Friday, 19 January 2007

Governor hears clemency request


Marcus Robinson is scheduled to die Jan. 26.


Published on Thursday, January 18, 2007


Governor hears clemency request


RALEIGH — Gov. Mike Easley should reject Marcus Reymond Robinson’s clemency request, said Pam White, the older sister of the teenager Robinson killed in Fayetteville in 1991.

Robinson is scheduled to be executed Jan. 26. Easley held Robinson’s clemency hearing in Raleigh on Wednesday.

A Cumberland County jury sentenced Robinson to death in August 1994 for the murder of 17-year-old Erik Tornblom.

Wednesday’s clemency hearing was closed to the public. Easley met with each side separately. Lawyers and police officers attended, and family members met later with Easley’s legal counsel.

In their clemency request, Robinson’s lawyers wrote that his sentence should be commuted to life in prison because several problems impaired his judgment and limited his ability to control his impulses:

  • Recent discoveries on how the brain develops show that the part of the brain that controls judgment doesn’t finish developing until a person is well into his or her 20s. Robinson was 18 when he killed Tornblom.
  • Robinson suffered brain damage at age 3 when his father beat him to unconsciousness. Lawyers presented a photo of Robinson with bruises.
  • While serving a prison sentence for assault prior to Tornblom’s murder, Robinson was given Prozac to control his behavior. Prozac sometimes has side effects with the “potential to cause severe, violent and even homicidal behavior,” the lawyers said.

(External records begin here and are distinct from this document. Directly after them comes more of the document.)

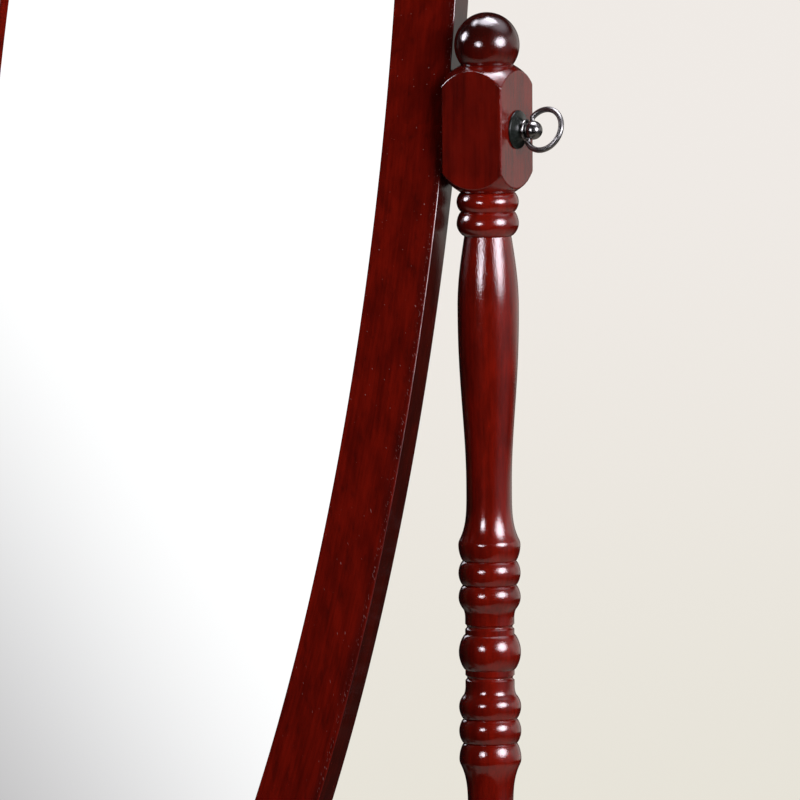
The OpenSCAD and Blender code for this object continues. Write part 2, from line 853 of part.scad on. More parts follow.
module back_right_wheel() {
    castor_at(1, 1) wheel();
}

module front_left_wheel() {
    castor_at(-1, -1) wheel();
}

module back_left_wheel() {
    castor_at(-1, 1) wheel();
}

oval_frame();
mirror_glass();
backing_board();
back_clips();
clip_screws();
pivot_inserts();
rubber_washers();
steel_spacers();
right_post();
left_post();
stretcher();
stretcher_inserts();
stretcher_bolts();
stretcher_dowels();
bolt_buttons();
front_right_leg();
back_right_leg();
front_left_leg();
back_left_leg();
leg_dowels();
leg_inserts();
leg_bolts();
right_rosette();
left_rosette();
right_clamp_bolt();
left_clamp_bolt();
right_ring();
left_ring();
castor_sockets();
front_right_fork();
back_right_fork();
front_left_fork();
back_left_fork();
front_right_axle();
back_right_axle();
front_left_axle();
back_left_axle();
front_right_wheel();
back_right_wheel();
front_left_wheel();
back_left_wheel();
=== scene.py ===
"""An oval cheval mirror on castors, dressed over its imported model.

Lengths inside the modelling calls are millimetres, as on a drawing; Blender itself holds metres.
+Z is up, +X is the right-hand post, and the glass faces -Y."""
import math

import bmesh
import bpy
from mathutils import Matrix, Vector


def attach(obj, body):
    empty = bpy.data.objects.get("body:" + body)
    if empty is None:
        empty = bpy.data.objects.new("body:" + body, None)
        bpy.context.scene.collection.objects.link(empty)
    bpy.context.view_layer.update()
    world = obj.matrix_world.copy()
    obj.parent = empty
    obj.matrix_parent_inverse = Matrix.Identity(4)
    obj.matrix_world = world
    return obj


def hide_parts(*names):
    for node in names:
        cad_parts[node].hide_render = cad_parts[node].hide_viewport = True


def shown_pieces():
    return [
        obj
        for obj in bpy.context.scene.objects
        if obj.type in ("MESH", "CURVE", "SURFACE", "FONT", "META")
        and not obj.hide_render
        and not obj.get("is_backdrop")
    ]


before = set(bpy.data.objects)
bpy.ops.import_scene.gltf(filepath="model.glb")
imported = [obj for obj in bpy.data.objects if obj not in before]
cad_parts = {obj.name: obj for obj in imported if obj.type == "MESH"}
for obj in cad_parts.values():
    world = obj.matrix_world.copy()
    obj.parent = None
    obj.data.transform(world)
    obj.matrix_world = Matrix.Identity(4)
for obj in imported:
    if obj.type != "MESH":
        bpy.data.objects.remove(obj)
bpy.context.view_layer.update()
bpy.ops.object.select_all(action="DESELECT")


# ---------- The oval frame ----------
# A 19 mm board frame, 45 mm wide all round, sawn to an oval and rebated behind for the glass.
# Cherry, stained a dark red-brown and sprayed with hard gloss lacquer. Its sawn outer edge is coloured
# darker than its face, and the lacquer has gone pale where the outer arris was knocked.

class Tap:
    """A socket of a shader node. Sums of taps, written as plain Python, add their own Math nodes."""

    def __init__(self, tree, socket=None):
        self.tree, self.socket = tree, socket

    def node(self, kind, feeds=None, out=0, **settings):
        """Adds a node: its settings first, then the values or taps that its sockets take."""
        made = self.tree.nodes.new(kind)
        for setting, value in settings.items():
            setattr(made, setting, value)
        for inlet, value in (feeds or {}).items():
            if isinstance(value, Tap):
                self.tree.links.new(value.socket, made.inputs[inlet])
            else:
                made.inputs[inlet].default_value = value
        return Tap(self.tree, made.outputs[out] if made.outputs else None)

    def maths(self, operation, first, second):
        return self.node("ShaderNodeMath", {0: first, 1: second}, operation=operation)

    def __add__(self, other):
        return self.maths("ADD", self, other)

    def __sub__(self, other):
        return self.maths("SUBTRACT", self, other)

    def __rsub__(self, other):
        return self.maths("SUBTRACT", other, self)

    def __mul__(self, other):
        return self.maths("MULTIPLY", self, other)

    __radd__, __rmul__ = __add__, __mul__

    def rise(self, low, high):
        """0 below low and 1 above high, with a smooth step between; where high is the lower, it falls."""
        return self.node("ShaderNodeMapRange", {"Value": self, "From Min": low, "From Max": high},
                         interpolation_type="SMOOTHSTEP")

    def tint(self, plain, full):
        """The colour plain where the tap is 0 and full where it is 1; each is a colour or a tap."""
        plain, full = ((*c, 1) if isinstance(c, tuple) else c for c in (plain, full))
        return self.node("ShaderNodeMix", {0: self, 6: plain, 7: full}, out=2, data_type="RGBA")

    def drawn_out(self, x, y, z):
        """A pattern's coordinates, packed closer along the axes with the larger numbers."""
        return self.node("ShaderNodeVectorMath", {0: self, 1: (x, y, z)}, operation="MULTIPLY")

    def noise(self, scale, detail=2.0, roughness=0.5):
        return self.node("ShaderNodeTexNoise", {"Vector": self, "Scale": scale, "Detail": detail,
                                                "Roughness": roughness})


def blank(holder):
    """Empties the node tree of a material or a world, and gives back a tap to start from."""
    holder.use_nodes = True
    holder.node_tree.nodes.clear()
    return Tap(holder.node_tree)


def finish(name, mix, depth=0.0001, **constants):
    """A material: mix turns a tap into its colour, its roughness and its height, which may be None."""
    made = bpy.data.materials.new(name)
    tap = blank(made)
    colour, roughness, height = mix(tap)
    feeds = {"Base Color": colour, "Roughness": roughness, **constants}
    if height is not None:
        feeds["Normal"] = tap.node("ShaderNodeBump", {"Height": height, "Strength": 1.0, "Distance": depth})
    shader = tap.node("ShaderNodeBsdfPrincipled", feeds)
    tap.node("ShaderNodeOutputMaterial", {"Surface": shader})
    return made


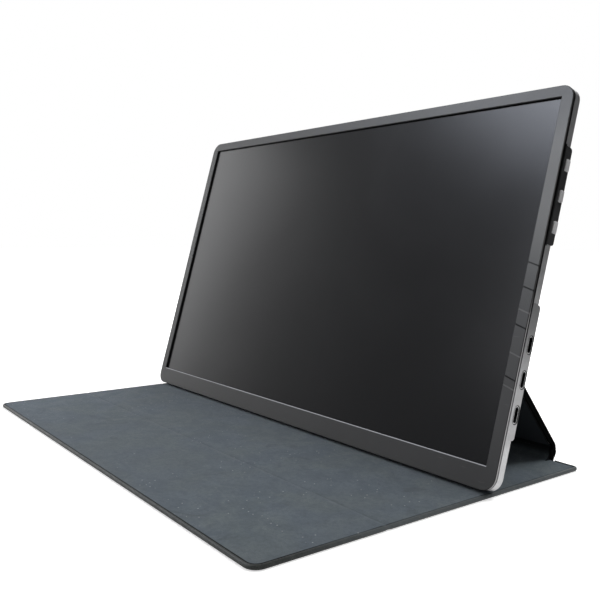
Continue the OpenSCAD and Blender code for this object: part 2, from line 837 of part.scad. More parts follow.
module base_board_outline(play) {
    inset = edge_wall + play;
    centred_rect(cover_w - 2 * inset, base_start + inset, base_board_end - inset);
}

module base_board() {
    color(board_brown) difference() {
        translate([0, 0, leather_t]) linear_extrude(board_t) base_board_outline(inner_play);
        magnet_bars(stand_magnet_y, inner_play);
    }
}

module base_lining() {
    color(lining_slate) translate([0, 0, leather_t + board_t]) linear_extrude(lining_t)
        centred_rect(cover_w - 2 * (hem_w + inner_play), base_start, base_board_end - inner_play);
}

module magnet_bars(y, play) {
    l = magnet_l + 2 * play;
    w = magnet_w + 2 * play;
    for (s = [-1, 1]) translate([s * magnet_x - l / 2, y - w / 2, leather_t]) cube([l, w, board_t]);
}

module stand_magnets() {
    color(steel) magnet_bars(stand_magnet_y, 0);
}

// The front fold bends near the lining, so that the flap can turn up and over
module front_web(y0, y1) {
    translate([-cover_w / 2, y0, front_fold_z - front_web_t]) cube([cover_w, y1 - y0, front_web_t]);
}

module front_web_with_edge() {
    front_web(front_fold_y, base_start);
    translate([-cover_w / 2, front_fold_y, front_fold_z]) rotate([0, 90, 0])
        cylinder(h = cover_w, r = front_fold_r);
}

flap_end = front_fold_y - front_fold_half;

module front_flap_skin() {
    color(leather_black) {
        panel_skin(cover_w, front_y, flap_end, cover_corner_r, 0);
        front_web(flap_end, front_fold_y - front_fold_r - fold_gap);
    }
}

module front_flap_board() {
    color(board_brown) difference() {
        panel_board(cover_w, front_y, flap_end, cover_corner_r, 0);
        magnet_bars(front_y + closing_magnet_y, inner_play);
    }
}

module front_flap_lining() {
    color(lining_slate) panel_lining(cover_w, front_y, flap_end, cover_corner_r, 0);
}

module closing_magnets() {
    color(steel) magnet_bars(front_y + closing_magnet_y, 0);
}

front_bezel();
rear_cover();
case_screws();
keeper_strips();
screen_tape();
lcd_cell();
optical_films();
light_guide();
reflector_sheet();
light_bar();
panel_tray();
driver_board();
driver_flex();
main_board();
main_chips();
board_pads();
ribbon_connectors();
display_ribbon();
button_ribbon();
socket_upper();
socket_middle();
socket_lower();
button_board();
button_switches();
button_strip();
key_upper();
key_middle();
key_lower();
plunger_upper();
plunger_middle();
plunger_lower();
adhesive_sheet();
back_panel_skin();
back_panel_board();
back_panel_lining();
support_skin();
support_board();
support_lining();
spine_skin();
spine_board();
spine_lining();
base_skin();
base_board();
base_lining();
stand_magnets();
front_flap_skin();
front_flap_board();
front_flap_lining();
closing_magnets();
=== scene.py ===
"""Portable monitor standing in its folding cover: looks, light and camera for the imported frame."""
import json
import math
import bpy
import numpy as np
from mathutils import Matrix, Vector


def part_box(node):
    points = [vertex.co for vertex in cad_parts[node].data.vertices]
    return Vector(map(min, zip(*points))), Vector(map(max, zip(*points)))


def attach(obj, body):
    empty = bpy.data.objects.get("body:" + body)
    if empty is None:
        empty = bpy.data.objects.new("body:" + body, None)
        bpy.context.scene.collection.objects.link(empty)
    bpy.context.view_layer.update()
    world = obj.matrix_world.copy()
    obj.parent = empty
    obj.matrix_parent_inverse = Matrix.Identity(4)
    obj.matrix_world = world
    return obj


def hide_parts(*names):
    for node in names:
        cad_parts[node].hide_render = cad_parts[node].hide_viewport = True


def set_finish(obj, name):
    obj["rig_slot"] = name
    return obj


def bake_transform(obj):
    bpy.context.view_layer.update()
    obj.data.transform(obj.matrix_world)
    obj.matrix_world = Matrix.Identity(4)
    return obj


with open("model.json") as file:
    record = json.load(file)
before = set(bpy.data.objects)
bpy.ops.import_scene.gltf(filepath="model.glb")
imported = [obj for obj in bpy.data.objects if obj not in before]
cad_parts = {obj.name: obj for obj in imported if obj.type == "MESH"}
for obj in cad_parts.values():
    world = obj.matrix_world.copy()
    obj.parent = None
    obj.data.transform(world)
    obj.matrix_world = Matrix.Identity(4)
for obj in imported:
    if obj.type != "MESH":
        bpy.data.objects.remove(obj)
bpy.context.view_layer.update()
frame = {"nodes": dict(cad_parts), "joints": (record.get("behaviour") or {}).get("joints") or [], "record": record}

MM = 0.001


def corners_of(node):
    """A CAD node's lowest and highest corner, in mm."""
    return [[round(v / MM, 3) for v in corner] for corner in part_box(node)]


def fold_at(name):
    """(y, z) of a fold's joint, in mm."""
    joint = next(joint for joint in frame["joints"] if joint["name"] == name)
    return tuple(round(v / MM, 3) for v in joint["pos_m"][1:])


def link(name, data):
    obj = bpy.data.objects.new(name, data)
    bpy.context.scene.collection.objects.link(obj)
    return obj


# ---------- Camera ----------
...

Tornblom’s sister and former prosecutor John Dickson have no sympathy.

“What he did to Erik, I believe he deserves to die for it,” White said. “He knew what he was doing. He made that choice to kill Erik. He didn’t have to kill Erik. He could have robbed him and drove away in his car.”

Instead, Robinson and Roderick Sylvester Williams Jr. shot Tornblom in the head on Legion Road. Tornblom was giving the two a ride while he was on his way home from work.

The next morning, White said, her father, Richard Tornblom, was on his way to the Sheriff’s Office to report Erik missing when he saw lawmen investigating the murder scene.

White said that her father pulled over and said, “‘I’m trying to find my son,’ and showed them Erik’s picture. And they had to tell him, ‘We found your son. He’s dead.’”

“It was basically an execution in and of itself,” said Dickson, who now is a District Court judge. “He was made to lie down on the ground” before they shot him.

When Robinson and Williams when to trial, there was a dispute over which one put the shotgun to Tornblom’s head. Each blamed the other. Dickson argued that it was Robinson.

Williams was tried and received a life sentence in 1995.

He should have gotten death, too, White said.

Dickson and Cumberland County District Attorney Ed Grannis would not discuss details of their arguments to Easley.

In addition to the clemency request, Robinson’s lawyers, Geoff Hosford and Mike Ramos, have asked Cumberland County Superior Court to re-examine his case to give him a new sentencing hearing.

They also asked to have his execution stayed pending a federal lawsuit examining whether North Carolina’s execution practices can cause intense pain.

North Carolina uses lethal injection. Lethal injection uses three drugs: one to make the inmate unconscious, one to paralyze him and one to stop his heart. The heart-stopping drug has been acknowledged to cause severe pain on conscious people.

The lawsuit, and similar such challenges, claim that if too little of the knockout drug is given, the inmate will wake up, feel the pain and yet be unable to move to show what he is going through. Defense lawyers argue that this violates the U.S. Constitution’s ban on cruel and unusual punishment.

Executions halted

In California, executions have been halted because a federal judge found the execution practices there to be “broken” and that some inmates may have been awake and suffering pain during their executions by lethal injection.

In Florida, executions were halted in December because executioners incorrectly set the needles in the inmate’s arms. The drugs went into his flesh instead of his veins. The inmate needed a second dose to die. According to witness descriptions, the inmate appeared to suffer, and an autopsy found chemical burns in his arms.

Robinson’s mother, church pastor Shirley Burns, has an unusual perspective: She is the mother of a condemned man and the mother of a murder victim.

Robinson’s older brother Curtis Lamar Green was beaten to death in April and his body was left in a ditch. Despite that, Burns said she remains opposed to the death penalty.

“I think when you incarcerate someone in that small cell for 23 hours a day, and only out one hour a day for life, that’s punishment,” she said.

Three men face charges in Green’s death. The one charged with first-degree murder, Brant Sherwood Hunter, does not face the death penalty. Grannis’ office announced that decision last week.